Former Mirwaiz of Kashmir (1944–1990)

Mohammad Farooq Shah (Note: محمد فاروق شاہ) (1944–1990) commonly known as Mirwaiz Moulvi Farooq, was a prominent Indian religious leader and political figure. As the Mirwaiz of Kashmir, he served as the head cleric of historic Jamia Masjid in Srinagar, and led the All Jammu and Kashmir Awami Action Committee (ACC), a coalition of political parties in Jammu and Kashmir that sought resolution of the Kashmir conflict.

==Early life==
Moulvi farooq was born on 21 December 1944 (27th Dhu al-Hijjah 1363 AH) in Srinagar. He belonged to the influential clerical family that held the traditional title of Mirwaiz of Kashmir. He received his early education at home and later enrolled at Islamia and Oriental College, studying theology, Islam and Arabic language and literature.

== Religious and clerical role ==
In 1968, following the death of his uncle, Mirwaiz Yusuf Shah, he succeeded to the position of Mirwaiz of Kashmir. As head preacher of the historic Jamia Masjid in Srinagar, he delivered sermons and held religious authority in Kashmir Valley.

== Political activism and leadership ==
At the age of 19, Shah emerged as a leader during the agitation over the disappearance of the relic from Hazratbal Shrine. He led protests demanding its recovery and helped found the All Jammu and Kashmir Awami Action Committee (ACC), a coalition of political parties in Kashmir, becoming its chairman.

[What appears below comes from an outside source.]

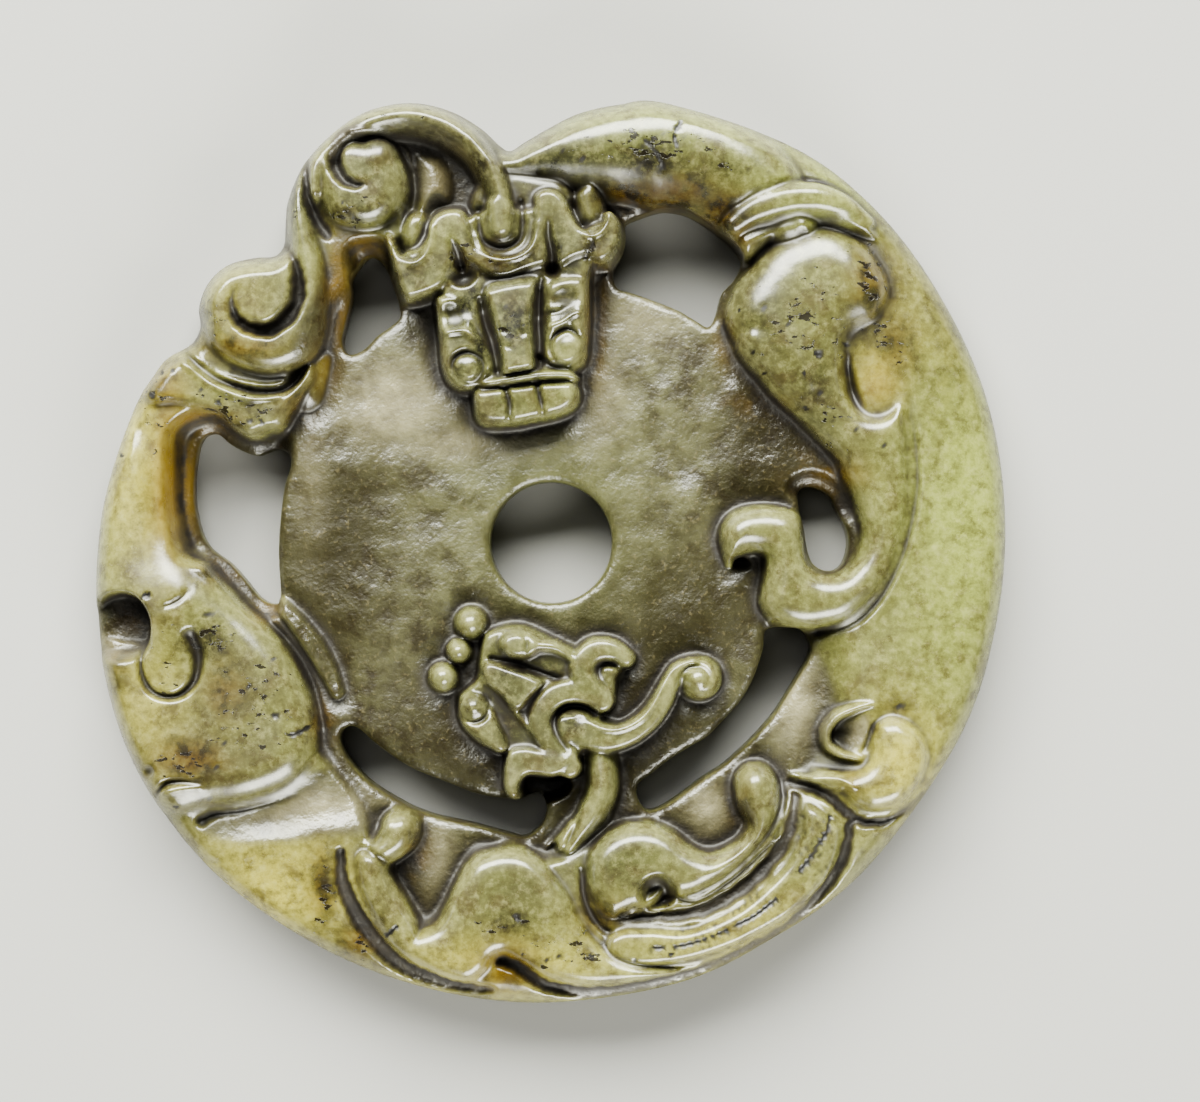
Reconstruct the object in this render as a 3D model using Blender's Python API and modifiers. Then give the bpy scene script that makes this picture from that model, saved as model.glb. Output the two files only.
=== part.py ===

Although primarily a religious figure, his role expanded into socio-political mobilisation, especially representing sections of Kashmiri Muslims outside the dominant regional parties.

== Assassination and aftermath ==
On 21 May 1990, Shah was shot by gunmen in his residence at Nigeen, Srinagar. He was shifted to SKIMS, Soura, where he was declared dead. His funeral procession passed through the Hawal area of Srinagar, where shots were fired at mourners, resulting in deaths of dozens of civilians; his body was dropped in the middle of the road, an event that came to be known as the Hawal massacre.

In 2010, a militant of the Hizbul Mujahideen was convicted for his murder, and in 2023, two additional militants were arrested by the police in connection with the assassination. In a press briefing, the police said the arrested militants included the one who had entered into the bedroom of Mirwaiz and opened fire at him.